In Australia, gum was obtained from eucalyptus tree. It’s no surprise that koalas chew the tree’s leaves for so long! Lemurs and monkeys soften the sap in tree stems with their saliva in their mouths and then chew it.

In Southeast Asia, gum was obtained from the ginseng plant. Americans chewed the resin collected from spruce trees. In Mexico, people made a kind of chewing gum called “chicle” by drying the resin of the tree known as sapodilla.

Hundreds of years later, the production of chewing gum changed completely. In the late 1860s, Thomas Adams tried adding flavourings to natural rubber and could make a tasty chewing gum. It was then started to be produced in factories to be sold. That’s how packaged chewing gums entered people’s lives.

Natural chewing gum is still chewed to avoid bad breath and relieve the stomach as well as strengthen the jaw muscles. But most of the packaged, colourful and sweet chewing gums sold in markets contain sweeteners, flavour and colour additives. These substances are harmful for our health. For this reason, you should read the package of chewing gum before buying it and learn the ingredients it contains.

As the chewing gum gradually became more popular, other producers tried to find different formulae.

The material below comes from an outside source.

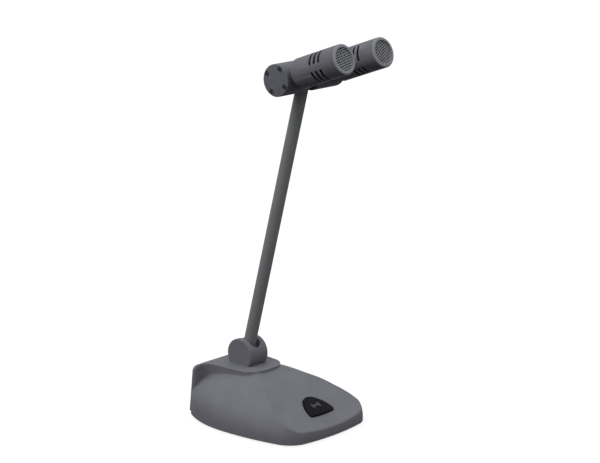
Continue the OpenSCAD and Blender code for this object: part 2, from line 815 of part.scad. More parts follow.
module right_end_cap() {
    color(dark_paint) in_head() end_cap();
}
module left_cap_screws() {
    color(black) in_head() mirror([1, 0, 0]) cap_screws();
}
module right_cap_screws() {
    color(black) in_head() cap_screws();
}
// Screw hole of the right bearing block, with z toward the back
module in_block_hole() {
    translate([(block_in + block_out) / 2, 0, 0]) rotate([-90, 0, 0]) children();
}
module bearing_blocks() {
    color(steel) in_head() both_sides() difference() {
        rod(cross_bore_r - fit, block_in, block_out);
        rod(spindle_d / 2 + fit, 0, far);
        translate([0, -far / 2, block_flat]) cube(far);
        in_block_hole() disc(m3 / 2 + fit, spindle_d / 2 + 2, far);
    }
}
module bearing_screws() {
    color(black) in_head() both_sides()
        in_block_hole() difference() {
            disc(m3 / 2, spindle_d / 2 + 2.2, cross_r - 0.8);
            translate([0, 0, cross_r - 2.4]) cylinder(d = 0.55 * m3, h = far, $fn = 6);
        }
}
module head_spindle() {
    color(steel) in_head() rod(spindle_d / 2, -spindle_half, spindle_half);
}
module spindle_nuts() {
    color(brass) in_head() both_sides() difference() {
        translate([block_out + fit, 0, 0]) rotate([0, 90, 0])
            cylinder(d = nut_w / cos(30), h = nut_t, $fn = 6);
        rod(spindle_d / 2 + fit, 0, far);
    }
}
module head_washers() {
    color(black) in_head() both_sides() difference() {
        rod(head_washer_r, head_eye_w / 2 + fit, head_eye_w / 2 + fit + head_washer_t);
        rod(spindle_d / 2 + 2 * fit, 0, far);
    }
}
module head_leads() {
    high = (block_flat + cross_bore_r) / 2;
    color(black) in_head() both_sides() tube(bend([
        [head_eye_w / 2 + 2 * stop, 0, high],
        [block_out, 0, high],
        [spindle_half, 0.5, high - 0.2],
        [cap_x - 1.5, 0.5, high / 2],
        [cap_x, -2.5, 0.4],
        [cap_x, -neck_seat, 0],
        [cap_x, -sleeve_back - 8, 0],
        [cap_x, -capsule_z + stop, 0]
    ], 4), 0.8 * lead_d, [0.35, 0.2, 1]);
}

// Capsules, with z forward from the crossbar axis
module neck() {
    color(dark_paint) difference() {
        union() {
            disc(neck_d / 2, neck_seat, sleeve_back);
            disc(neck_thread_d / 2, neck_inner_z, sleeve_back + sleeve_floor + neck_nut_t);
        }
        disc(neck_bore / 2, 0, far);
    }
}
neck_inner_z = sqrt(cross_bore_r * cross_bore_r - neck_nut_d * neck_nut_d / 4) - stop - neck_nut_t;
module neck_nuts() {
    color(brass) {
        hoop(neck_nut_d / 2, neck_thread_d / 2 + fit, neck_inner_z, neck_inner_z + neck_nut_t);
        hoop(neck_nut_d / 2, neck_thread_d / 2 + fit,
            sleeve_back + sleeve_floor, sleeve_back + sleeve_floor + neck_nut_t);
    }
}
module slot_wedge() {
    linear_extrude(height = slot_w, center = true)
        polygon(concat([[0, 0]], [for (i = [0:4])
            let (a = mix(-slot_arc / 2, slot_arc / 2, i / 4)) 2 * sleeve_r * [-sin(a), cos(a)]]));
}
module sleeve(turn) {
    color(paint) difference() {
        disc(sleeve_r, sleeve_back, sleeve_front);
        disc(sleeve_in_r, sleeve_back + sleeve_floor, far);
        disc(neck_thread_d / 2 + fit, 0, far);
        for (row = [0:2], k = [0:3]) {
            translate([0, 0, slot_first + row * slot_pitch]) rotate(turn + 45 + 90 * k) slot_wedge();
        }
    }
}
module screen() {
    color(black) hoop(holder_r, holder_r - screen_t, slot_first - 4, capsule_z - 1 - stop);
}
module holder() {
    color(black) difference() {
        disc(holder_r, capsule_z - 1, capsule_z + capsule_len);
        disc(capsule_r + fit, capsule_z, far);
        disc(capsule_r - 3, 0, far);
    }
}
module capsule() {
    color(steel) disc(capsule_r, capsule_z, capsule_z + capsule_len);
}
module foam() {
    color(foam_grey) disc(mouth_r, grille_z - stop - foam_t, grille_z - stop);
}
module grille(turn) {
    span = floor(mouth_r / mesh_pitch);
    hole = mesh_pitch - mesh_wire;
    color(dark_paint) translate([0, 0, grille_z]) rotate(turn)
    linear_extrude(height = grille_t) difference() {
        circle(r = mouth_r + 0.35 - fit);
        for (i = [-span:span], j = [-span:span]) {
            if (norm([i, j]) * mesh_pitch + 0.75 * hole < mouth_r) {
                translate([i * mesh_pitch, j * mesh_pitch]) square(hole, center = true);
            }
        }
    }
}
module front_ring() {
    color(paint) rotate_extrude() polygon(concat(
        [
            [mouth_r + 0.35, sleeve_front - 1.8],
            [holder_r, sleeve_front - 1.8],
            [holder_r, sleeve_front],
            [sleeve_r, sleeve_front]
        ],
        [for (i = [0:6]) let (a = 15 * i)
            [sleeve_r - ring_round * (1 - cos(a)), ring_front - ring_round * (1 - sin(a))]],
        [
            [mouth_r, ring_front],
            [mouth_r, grille_z + grille_t + fit],
            [mouth_r + 0.35, grille_z + grille_t + fit]
        ]
    ));
}

// Talk key, with y up the slope and z out of it
function key_in(p) =
    let (mid_y = key_set + key_wide,
         left = key_side_r - norm([p.x - key_half + key_side_r, p.y - mid_y]),
         right = key_side_r - norm([p.x + key_half - key_side_r, p.y - mid_y]),
         front = key_front_r - norm([p.x, p.y - key_set - key_front_r]))
    round_min(round_min(left, right, key_point_r), front, key_corner_r);
module key_plan(inset) {
    polygon(outline(function(p) key_in(p) > inset, [0, key_set + 8], 60));
}
module talk_key() {
    color(black) in_slope() {
        translate([0, 0, key_base_z]) linear_extrude(height = key_proud - key_base_z) key_plan(0);
        translate([0, 0, key_base_z]) linear_extrude(height = key_flange_t) key_plan(-key_flange);
        translate([0, switch_s, 0]) disc(0.7 * plunger_d, post_z, key_base_z + eps);
    }
}
module switch_plunger() {
    color("white") in_slope() translate([0, switch_s, 0]) disc(plunger_d / 2, post_z - plunger_len, post_z);
}
module switch_body() {
    color(black) in_slope() difference() {
        translate([-switch_w / 2, switch_s - switch_d / 2, bracket_z]) cube([switch_w, switch_d, switch_t]);
        translate([0, switch_s, 0]) disc(plunger_d / 2 + fit, post_z - plunger_len - key_travel - stop, 0);
    }
}
module switch_bracket() {
    color(steel) in_slope() difference() {
        translate([-bracket_x - bracket_over, switch_s - switch_d / 2, bracket_z - bracket_t])
            cube([2 * (bracket_x + bracket_over), switch_d, bracket_t]);
        both_sides() translate([bracket_x, switch_s, bracket_z])
            disc(m25 / 2 + fit, -2 * bracket_t, bracket_t);
    }
}
module bracket_screws() {
    color(steel) in_slope() both_sides()
        translate([bracket_x, switch_s, bracket_z - bracket_t])
            mirror([0, 0, 1]) pan_screw(m25, bracket_t + bracket_grip);
}

// Board and transformer
module board_screw_places() {
    for (sx = [-1, 1], y = [-board_front + board_edge, -board_back - board_edge]) {
        translate([sx * (board_half - board_edge), y, 0]) children();
    }
}
module preamp_board() {
    color(board_green) difference() {
        translate([-board_half, -board_front, board_z])
            cube([2 * board_half, board_front - board_back, board_t]);
        board_screw_places() disc(m25 / 2 + fit, 0, far);
    }
}
module board_standoffs() {
    color(brass) board_screw_places() hoop(m25, m25 / 2 + fit, plate_top, board_z);
}
module board_screws() {
    color(steel) board_screw_places()
        translate([0, 0, board_z + board_t]) pan_screw(m25, board_t + standoff_h - 0.5);
}
module board_capacitors() {
    color(black) for (i = [0:3]) {
        translate([(i - 1.5) * capacitor_pitch, -board_front + capacitor_set, 0])
            disc(capacitor_d / 2, board_z + board_t, board_z + board_t + capacitor_h);
    }
}
core_yoke = core_leg / 2;
window_w = (core_w - core_leg - 2 * core_yoke) / 2;
module in_transformer() {
    translate([-trans_x, 0, plate_top + core_h / 2]) children();
}
module transformer_core() {
    color(steel) in_transformer() difference() {
        cube([core_w, core_d, core_h], center = true);
        for (s = [-1, 1]) {
            translate([s * (core_leg + window_w) / 2, 0, 0])
                cube([window_w, 2 * core_d, core_h - 2 * core_yoke], center = true);
        }
    }
}
module transformer_winding() {
    coil_w = core_leg + 2 * window_w - 2 * fit;
    color(copper) in_transformer() difference() {
        cube([coil_w, core_d + 2 * coil_out, core_h - 2 * core_yoke - 2 * fit], center = true);
        cube([core_leg + 2 * fit, core_d + 2 * fit, core_h], center = true);
    }
}

// Rear socket, with z outward
module socket_shell() {
    color(steel) in_socket() difference() {
        union() {
            translate([-flange_w / 2, -flange_h / 2, 0]) cube([flange_w, flange_h, flange_t]);
            disc(socket_r, -socket_depth, flange_t);
        }
        disc(socket_in_r, -socket_depth - 1, far);
        both_sides() translate([socket_screw_x, 0, 0]) disc(m3 / 2 + fit, -1, far);
    }
}
module socket_insert() {
    color(black) in_socket() difference() {
        union() {
            disc(insert_r, -insert_depth, flange_t - stop);
            disc(socket_in_r - fit, -insert_depth, -insert_gap);
        }
        contact_places() disc(contact_d / 2 + fit, -far, far);
    }
}
module contact_places() {
    for (k = [0:4]) {
        rotate(45 * k) translate([contact_circle, 0, 0]) children();
    }
}
module socket_contacts() {
    color(brass) in_socket() contact_places() difference() {
        disc(contact_d / 2, -contact_tail, flange_t - 2 * stop);
        disc(contact_d / 3, -insert_gap, far);
    }
}
module socket_screws() {
    color(steel) in_socket() both_sides()
        translate([socket_screw_x, 0, flange_t]) pan_screw(m3, flange_t + wall);
}

// Leads in the base
module base_leads() {
    board_top = board_z + board_t;
    switch_end = [0, key_y, slope_z(key_y)]
        + (switch_s + switch_d / 2 - key_mid) * [0, cos(key_tilt), sin(key_tilt)]
        + (bracket_z + switch_t / 2) * [0, -sin(key_tilt), cos(key_tilt)];
    coil_end = core_d / 2 + coil_out + stop;
    lead_end = board_top + stop;
    coil_z = plate_top + core_h / 2;
    tail_end = socket_y - contact_tail - stop;
    color(black) {
        tube(bend([[0, 2, top_h - 1], [0, 2, top_h - 8], [0, -6, 22], [0, -19, 15], [0, -20, lead_end]], 4),
            lead_d, [1, 0, 0]);
        tube(bend([switch_end + [0, stop, 0], switch_end + [0, 4, 1.6], [0, 5 - board_front, board_top + 3],
            [0, 6 - board_front, lead_end]], 4), 0.8 * lead_d, [1, 0, 0]);
        tube(bend([[-trans_x, -coil_end, coil_z], [-trans_x, -coil_end - 4, coil_z],
            [-trans_x + 3, -board_back - 6, board_top + 3], [-trans_x + 3, -board_back - 7, lead_end]], 4),
            0.8 * lead_d, [1, 0, 0]);
        tube(bend([[-contact_circle, tail_end, socket_h], [-contact_circle, tail_end - 3, socket_h],
            [-contact_circle - 4, tail_end - 5, socket_h - 1],
            [-trans_x / 2, coil_end + 2, coil_z + 2], [-trans_x, coil_end + 4, coil_z],
            [-trans_x, coil_end, coil_z]], 4),
            0.8 * lead_d, [0, 0, 1]);
    }
}

// Named sub-parts
module left_neck() in_capsule(-1) neck();
module left_neck_nuts() in_capsule(-1) neck_nuts();
module left_sleeve() in_capsule(-1) sleeve(0);
module left_screen() in_capsule(-1) screen();
module left_holder() in_capsule(-1) holder();
module left_capsule() in_capsule(-1) capsule();
module left_foam() in_capsule(-1) foam();
module left_grille() in_capsule(-1) grille(grille_turn);
module left_ring() in_capsule(-1) front_ring();
module right_neck() in_capsule(1) neck();
module right_neck_nuts() in_capsule(1) neck_nuts();
module right_sleeve() in_capsule(1) sleeve(right_turn);
module right_screen() in_capsule(1) screen();
module right_holder() in_capsule(1) holder();
module right_capsule() in_capsule(1) capsule();
module right_foam() in_capsule(1) foam();
module right_grille() in_capsule(1) grille(-grille_turn);
module right_ring() in_capsule(1) front_ring();

base_shell();
base_plate();
base_pad();
plate_screws();
hinge_barrel();
hinge_screws();
hinge_pin();
hinge_washers();
preamp_board();
board_standoffs();
board_screws();
board_capacitors();
transformer_core();
transformer_winding();
switch_bracket();
bracket_screws();
switch_body();
socket_shell();
socket_insert();
socket_contacts();
socket_screws();
base_leads();
talk_key();
switch_plunger();
stem_tube();
stem_foot();
stem_head();
stem_lead();
crossbar();
left_end_cap();
right_end_cap();
left_cap_screws();
right_cap_screws();
bearing_blocks();
bearing_screws();
head_spindle();
spindle_nuts();
head_washers();
head_leads();
left_neck();
left_neck_nuts();
left_sleeve();
left_screen();
left_holder();
left_capsule();
left_foam();
left_grille();
left_ring();
right_neck();
right_neck_nuts();
right_sleeve();
right_screen();
right_holder();
right_capsule();
right_foam();
right_grille();
right_ring();
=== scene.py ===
"""The looks of the desk microphone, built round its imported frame.

Sizes are in millimetres. The origin is on the table, straight below the hinge axis of the
stem, and the front is toward -Y. Most sizes are those of the part's source. The ones that
were measured again in the photograph for this model alone stand under their own headings.
"""

import json
import math

import bmesh
import bpy
import numpy as np
from mathutils import Matrix, Vector

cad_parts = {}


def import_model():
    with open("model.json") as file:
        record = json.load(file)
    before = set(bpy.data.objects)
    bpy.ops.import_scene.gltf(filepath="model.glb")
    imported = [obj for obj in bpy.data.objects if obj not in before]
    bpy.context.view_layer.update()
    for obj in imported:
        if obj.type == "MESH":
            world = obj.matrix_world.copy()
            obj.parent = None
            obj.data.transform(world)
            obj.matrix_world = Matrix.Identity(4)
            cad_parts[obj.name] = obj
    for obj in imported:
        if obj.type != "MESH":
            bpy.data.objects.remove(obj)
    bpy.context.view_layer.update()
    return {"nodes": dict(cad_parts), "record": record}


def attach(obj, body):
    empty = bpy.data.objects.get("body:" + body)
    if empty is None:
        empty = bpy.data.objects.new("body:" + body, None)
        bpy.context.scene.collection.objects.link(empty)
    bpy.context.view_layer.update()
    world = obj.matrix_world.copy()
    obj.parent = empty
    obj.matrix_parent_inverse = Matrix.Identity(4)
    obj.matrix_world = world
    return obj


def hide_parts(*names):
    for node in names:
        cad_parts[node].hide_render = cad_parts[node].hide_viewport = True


MM = 0.001

# Meshes and fits
PULL_ROUNDS = 4
SMOOTH_BELOW = 35
FIT = 0.05
SCREW_HOLE_R = 1.55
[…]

In 1928, Walter Dimer achieved in making gum that could blow bubbles. By using natural rubber in the right amount, he made a chewing gum that was thin but strong enough not to break and soft enough to be chewed.

When you swallow chewing gum, don’t worry, it won’t stick to your stomach. It’ll break down in the stomach and is evacuated in the poop within a few days. Still, be careful not to swallow while chewing gum!